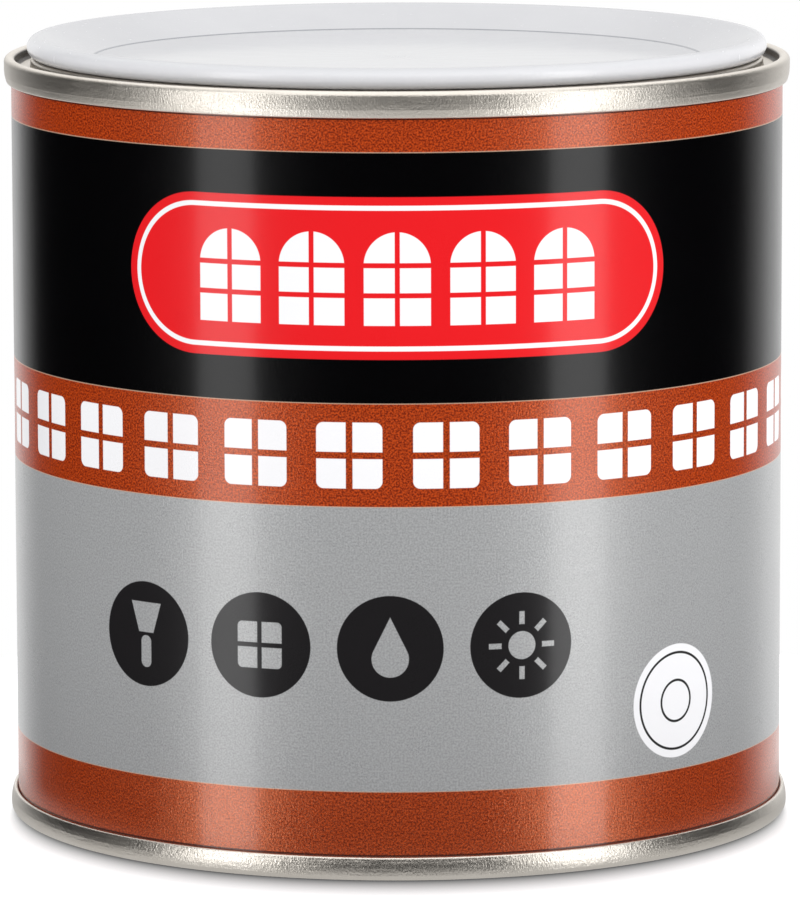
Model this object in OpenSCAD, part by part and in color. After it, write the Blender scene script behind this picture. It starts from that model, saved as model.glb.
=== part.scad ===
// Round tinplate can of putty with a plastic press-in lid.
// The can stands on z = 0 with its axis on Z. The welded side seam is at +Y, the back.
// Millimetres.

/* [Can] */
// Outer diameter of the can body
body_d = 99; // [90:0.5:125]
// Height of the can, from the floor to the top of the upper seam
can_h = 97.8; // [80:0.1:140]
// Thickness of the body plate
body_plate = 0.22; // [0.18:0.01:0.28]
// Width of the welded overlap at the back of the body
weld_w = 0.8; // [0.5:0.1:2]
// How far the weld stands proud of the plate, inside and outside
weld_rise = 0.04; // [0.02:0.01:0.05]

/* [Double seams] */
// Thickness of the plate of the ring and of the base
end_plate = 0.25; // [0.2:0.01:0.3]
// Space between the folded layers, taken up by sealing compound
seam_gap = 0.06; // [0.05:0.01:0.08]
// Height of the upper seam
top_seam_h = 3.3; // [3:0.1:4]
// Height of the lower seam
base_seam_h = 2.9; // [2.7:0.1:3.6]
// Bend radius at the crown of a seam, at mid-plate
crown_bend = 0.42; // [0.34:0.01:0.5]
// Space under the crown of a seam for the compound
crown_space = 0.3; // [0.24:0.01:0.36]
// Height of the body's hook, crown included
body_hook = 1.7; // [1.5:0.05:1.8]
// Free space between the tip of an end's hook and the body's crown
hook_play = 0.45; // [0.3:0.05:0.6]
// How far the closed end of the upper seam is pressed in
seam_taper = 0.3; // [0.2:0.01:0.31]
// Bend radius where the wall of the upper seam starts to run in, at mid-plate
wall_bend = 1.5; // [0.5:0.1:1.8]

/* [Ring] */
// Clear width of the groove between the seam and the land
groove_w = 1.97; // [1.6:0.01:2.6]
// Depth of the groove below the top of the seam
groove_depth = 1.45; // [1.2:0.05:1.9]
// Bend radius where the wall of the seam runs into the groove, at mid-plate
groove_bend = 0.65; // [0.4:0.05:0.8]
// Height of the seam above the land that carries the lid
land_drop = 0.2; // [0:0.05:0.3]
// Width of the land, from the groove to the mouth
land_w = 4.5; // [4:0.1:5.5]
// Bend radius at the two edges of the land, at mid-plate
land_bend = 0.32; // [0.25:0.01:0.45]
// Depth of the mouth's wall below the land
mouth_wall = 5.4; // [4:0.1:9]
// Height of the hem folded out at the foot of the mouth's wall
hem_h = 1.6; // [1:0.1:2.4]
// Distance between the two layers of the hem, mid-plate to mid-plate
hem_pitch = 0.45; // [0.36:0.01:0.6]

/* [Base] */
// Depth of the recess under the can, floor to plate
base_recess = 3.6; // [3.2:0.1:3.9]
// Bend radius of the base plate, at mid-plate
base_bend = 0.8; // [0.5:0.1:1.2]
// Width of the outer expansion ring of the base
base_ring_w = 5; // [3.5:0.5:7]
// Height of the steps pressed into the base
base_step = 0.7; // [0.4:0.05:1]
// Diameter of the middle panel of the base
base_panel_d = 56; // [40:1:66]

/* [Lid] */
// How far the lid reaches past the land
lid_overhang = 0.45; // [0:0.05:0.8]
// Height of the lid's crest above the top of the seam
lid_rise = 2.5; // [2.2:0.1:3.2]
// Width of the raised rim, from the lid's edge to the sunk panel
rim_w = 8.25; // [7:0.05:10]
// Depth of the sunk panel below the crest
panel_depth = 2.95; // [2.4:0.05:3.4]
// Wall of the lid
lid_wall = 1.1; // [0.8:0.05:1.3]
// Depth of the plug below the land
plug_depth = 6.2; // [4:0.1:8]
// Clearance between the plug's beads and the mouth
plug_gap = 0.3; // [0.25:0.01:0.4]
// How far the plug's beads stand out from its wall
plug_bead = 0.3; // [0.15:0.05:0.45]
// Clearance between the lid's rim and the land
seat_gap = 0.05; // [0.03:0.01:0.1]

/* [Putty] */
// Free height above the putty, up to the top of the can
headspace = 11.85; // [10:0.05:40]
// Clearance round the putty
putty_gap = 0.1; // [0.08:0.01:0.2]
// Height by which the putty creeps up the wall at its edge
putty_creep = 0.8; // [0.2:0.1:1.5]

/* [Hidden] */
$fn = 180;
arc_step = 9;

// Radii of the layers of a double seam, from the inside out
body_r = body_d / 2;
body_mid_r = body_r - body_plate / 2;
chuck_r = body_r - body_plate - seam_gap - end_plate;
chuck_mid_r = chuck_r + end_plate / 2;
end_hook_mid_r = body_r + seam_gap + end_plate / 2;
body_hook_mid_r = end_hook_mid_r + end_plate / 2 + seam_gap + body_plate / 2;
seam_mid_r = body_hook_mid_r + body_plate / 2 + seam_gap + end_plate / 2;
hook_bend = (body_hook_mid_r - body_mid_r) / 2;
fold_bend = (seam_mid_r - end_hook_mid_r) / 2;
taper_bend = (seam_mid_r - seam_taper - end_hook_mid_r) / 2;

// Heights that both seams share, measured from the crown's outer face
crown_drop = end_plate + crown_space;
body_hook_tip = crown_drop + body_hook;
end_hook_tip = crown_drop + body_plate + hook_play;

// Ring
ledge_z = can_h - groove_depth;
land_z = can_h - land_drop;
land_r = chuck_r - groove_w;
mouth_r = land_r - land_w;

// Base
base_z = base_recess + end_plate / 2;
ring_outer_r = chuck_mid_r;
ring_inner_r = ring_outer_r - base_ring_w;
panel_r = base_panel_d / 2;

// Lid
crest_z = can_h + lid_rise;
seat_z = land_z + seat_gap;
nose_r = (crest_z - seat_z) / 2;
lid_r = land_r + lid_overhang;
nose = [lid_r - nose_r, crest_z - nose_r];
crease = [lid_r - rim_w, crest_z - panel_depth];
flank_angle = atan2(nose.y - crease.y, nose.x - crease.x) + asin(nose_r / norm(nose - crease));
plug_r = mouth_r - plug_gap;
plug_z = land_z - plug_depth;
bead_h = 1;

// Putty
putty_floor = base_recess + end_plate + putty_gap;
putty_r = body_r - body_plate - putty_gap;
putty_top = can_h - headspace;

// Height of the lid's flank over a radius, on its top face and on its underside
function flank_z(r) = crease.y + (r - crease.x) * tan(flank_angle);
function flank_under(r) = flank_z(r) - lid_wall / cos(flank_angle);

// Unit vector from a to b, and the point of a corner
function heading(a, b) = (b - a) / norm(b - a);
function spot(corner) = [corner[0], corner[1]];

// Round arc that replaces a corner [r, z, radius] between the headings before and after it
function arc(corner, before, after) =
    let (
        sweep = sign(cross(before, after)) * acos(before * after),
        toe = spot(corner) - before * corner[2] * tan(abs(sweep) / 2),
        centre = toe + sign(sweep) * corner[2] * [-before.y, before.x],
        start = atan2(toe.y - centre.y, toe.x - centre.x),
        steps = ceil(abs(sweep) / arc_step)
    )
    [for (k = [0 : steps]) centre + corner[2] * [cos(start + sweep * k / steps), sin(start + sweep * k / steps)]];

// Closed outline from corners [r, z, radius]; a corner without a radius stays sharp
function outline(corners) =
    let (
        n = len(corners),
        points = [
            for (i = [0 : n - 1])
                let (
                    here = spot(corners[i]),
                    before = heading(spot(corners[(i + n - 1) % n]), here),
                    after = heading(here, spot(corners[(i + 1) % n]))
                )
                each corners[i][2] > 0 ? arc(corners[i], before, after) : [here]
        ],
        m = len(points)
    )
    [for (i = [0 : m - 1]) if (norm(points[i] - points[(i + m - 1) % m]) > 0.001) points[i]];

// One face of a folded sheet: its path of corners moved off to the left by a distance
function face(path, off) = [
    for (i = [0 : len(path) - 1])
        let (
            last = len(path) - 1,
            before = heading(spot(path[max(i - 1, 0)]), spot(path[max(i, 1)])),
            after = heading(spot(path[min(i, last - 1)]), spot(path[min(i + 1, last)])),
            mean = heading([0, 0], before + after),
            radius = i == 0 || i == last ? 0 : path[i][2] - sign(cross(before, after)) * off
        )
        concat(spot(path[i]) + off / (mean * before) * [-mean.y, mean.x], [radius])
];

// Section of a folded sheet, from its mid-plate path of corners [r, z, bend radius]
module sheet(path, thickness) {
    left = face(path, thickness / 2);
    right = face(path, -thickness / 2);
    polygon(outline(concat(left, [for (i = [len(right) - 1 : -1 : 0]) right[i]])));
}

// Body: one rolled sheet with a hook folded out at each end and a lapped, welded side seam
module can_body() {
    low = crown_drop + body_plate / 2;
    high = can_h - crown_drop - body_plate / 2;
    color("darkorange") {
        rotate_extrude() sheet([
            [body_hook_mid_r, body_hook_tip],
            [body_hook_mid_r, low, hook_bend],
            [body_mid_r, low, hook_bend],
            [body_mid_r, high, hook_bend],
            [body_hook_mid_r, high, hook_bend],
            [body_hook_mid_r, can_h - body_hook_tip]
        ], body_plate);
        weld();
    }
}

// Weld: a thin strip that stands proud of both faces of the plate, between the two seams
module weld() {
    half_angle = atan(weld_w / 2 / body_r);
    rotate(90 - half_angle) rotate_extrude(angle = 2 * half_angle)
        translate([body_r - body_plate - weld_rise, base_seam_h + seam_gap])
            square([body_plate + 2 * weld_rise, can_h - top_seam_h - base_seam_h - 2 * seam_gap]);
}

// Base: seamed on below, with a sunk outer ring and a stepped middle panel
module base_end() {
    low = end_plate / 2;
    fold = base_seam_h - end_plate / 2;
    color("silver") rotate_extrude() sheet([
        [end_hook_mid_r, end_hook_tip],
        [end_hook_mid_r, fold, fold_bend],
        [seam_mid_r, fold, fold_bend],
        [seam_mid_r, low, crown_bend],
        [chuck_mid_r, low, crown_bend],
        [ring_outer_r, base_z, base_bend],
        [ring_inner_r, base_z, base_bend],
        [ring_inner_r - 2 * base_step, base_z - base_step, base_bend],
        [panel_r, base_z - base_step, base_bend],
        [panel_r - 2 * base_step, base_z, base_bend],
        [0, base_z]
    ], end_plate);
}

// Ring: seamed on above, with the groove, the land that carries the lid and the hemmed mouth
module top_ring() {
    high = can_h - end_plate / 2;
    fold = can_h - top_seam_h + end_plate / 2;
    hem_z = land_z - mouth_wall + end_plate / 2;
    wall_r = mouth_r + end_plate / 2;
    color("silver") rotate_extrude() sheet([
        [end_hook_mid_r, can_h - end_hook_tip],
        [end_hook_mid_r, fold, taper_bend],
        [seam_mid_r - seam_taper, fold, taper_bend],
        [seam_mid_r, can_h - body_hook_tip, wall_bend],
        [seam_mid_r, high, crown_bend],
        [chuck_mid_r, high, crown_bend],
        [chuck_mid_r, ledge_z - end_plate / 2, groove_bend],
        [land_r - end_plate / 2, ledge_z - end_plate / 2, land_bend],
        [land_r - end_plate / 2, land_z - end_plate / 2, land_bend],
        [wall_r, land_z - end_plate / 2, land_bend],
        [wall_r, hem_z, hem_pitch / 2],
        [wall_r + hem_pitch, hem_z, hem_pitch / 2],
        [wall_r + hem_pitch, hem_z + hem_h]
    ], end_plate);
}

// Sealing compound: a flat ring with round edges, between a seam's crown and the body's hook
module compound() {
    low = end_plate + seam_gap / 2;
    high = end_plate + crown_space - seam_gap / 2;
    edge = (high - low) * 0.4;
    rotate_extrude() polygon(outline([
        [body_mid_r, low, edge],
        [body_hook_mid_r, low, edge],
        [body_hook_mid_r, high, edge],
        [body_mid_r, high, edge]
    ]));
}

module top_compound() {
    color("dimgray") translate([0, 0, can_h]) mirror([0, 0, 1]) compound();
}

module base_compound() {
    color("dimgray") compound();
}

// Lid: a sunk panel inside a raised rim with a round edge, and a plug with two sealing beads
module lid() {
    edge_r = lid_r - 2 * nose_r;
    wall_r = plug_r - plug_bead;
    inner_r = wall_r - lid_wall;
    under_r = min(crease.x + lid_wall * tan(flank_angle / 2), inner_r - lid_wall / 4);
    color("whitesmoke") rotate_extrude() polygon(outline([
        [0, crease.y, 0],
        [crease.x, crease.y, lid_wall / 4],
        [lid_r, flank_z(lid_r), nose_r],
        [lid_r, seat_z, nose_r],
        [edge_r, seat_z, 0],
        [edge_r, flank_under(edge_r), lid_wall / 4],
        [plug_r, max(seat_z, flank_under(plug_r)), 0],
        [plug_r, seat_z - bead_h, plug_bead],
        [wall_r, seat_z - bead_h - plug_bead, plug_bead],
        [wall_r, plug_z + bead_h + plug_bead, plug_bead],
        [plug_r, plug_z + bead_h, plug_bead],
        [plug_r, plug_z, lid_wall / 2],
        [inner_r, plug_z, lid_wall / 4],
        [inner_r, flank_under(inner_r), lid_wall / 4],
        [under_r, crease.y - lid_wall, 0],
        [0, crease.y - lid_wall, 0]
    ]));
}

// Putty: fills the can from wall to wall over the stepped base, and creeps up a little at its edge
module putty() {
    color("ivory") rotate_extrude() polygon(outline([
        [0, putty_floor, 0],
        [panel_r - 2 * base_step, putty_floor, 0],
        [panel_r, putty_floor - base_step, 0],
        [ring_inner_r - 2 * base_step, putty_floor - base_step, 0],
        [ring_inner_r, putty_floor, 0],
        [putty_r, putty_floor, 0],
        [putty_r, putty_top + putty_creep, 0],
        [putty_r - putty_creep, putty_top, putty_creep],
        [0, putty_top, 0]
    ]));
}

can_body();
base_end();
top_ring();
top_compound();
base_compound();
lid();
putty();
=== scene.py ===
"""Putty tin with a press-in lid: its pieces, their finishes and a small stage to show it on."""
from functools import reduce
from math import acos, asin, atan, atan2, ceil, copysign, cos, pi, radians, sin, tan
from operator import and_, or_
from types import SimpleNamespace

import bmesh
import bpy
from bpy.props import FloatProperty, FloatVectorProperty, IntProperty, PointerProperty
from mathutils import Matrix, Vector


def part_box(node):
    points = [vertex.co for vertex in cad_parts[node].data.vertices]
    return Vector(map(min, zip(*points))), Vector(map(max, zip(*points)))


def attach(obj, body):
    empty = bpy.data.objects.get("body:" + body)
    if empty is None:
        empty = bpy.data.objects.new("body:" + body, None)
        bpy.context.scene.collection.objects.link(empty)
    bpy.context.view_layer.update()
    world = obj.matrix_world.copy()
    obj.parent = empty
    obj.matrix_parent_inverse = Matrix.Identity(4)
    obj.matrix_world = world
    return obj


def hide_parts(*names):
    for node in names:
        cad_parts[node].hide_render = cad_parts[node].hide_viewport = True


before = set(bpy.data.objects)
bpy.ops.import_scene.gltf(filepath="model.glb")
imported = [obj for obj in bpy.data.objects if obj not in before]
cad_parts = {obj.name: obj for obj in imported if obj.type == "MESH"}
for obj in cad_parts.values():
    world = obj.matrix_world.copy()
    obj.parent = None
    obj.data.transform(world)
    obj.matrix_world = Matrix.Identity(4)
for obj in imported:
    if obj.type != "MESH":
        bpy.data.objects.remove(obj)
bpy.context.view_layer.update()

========

__What is expected__:
Go through the listing above and pull out each line containing the word "empty".

__Answer to this problem__:
    empty = bpy.data.objects.get("body:" + body)
    if empty is None:
        empty = bpy.data.objects.new("body:" + body, None)
        bpy.context.scene.collection.objects.link(empty)
    obj.parent = empty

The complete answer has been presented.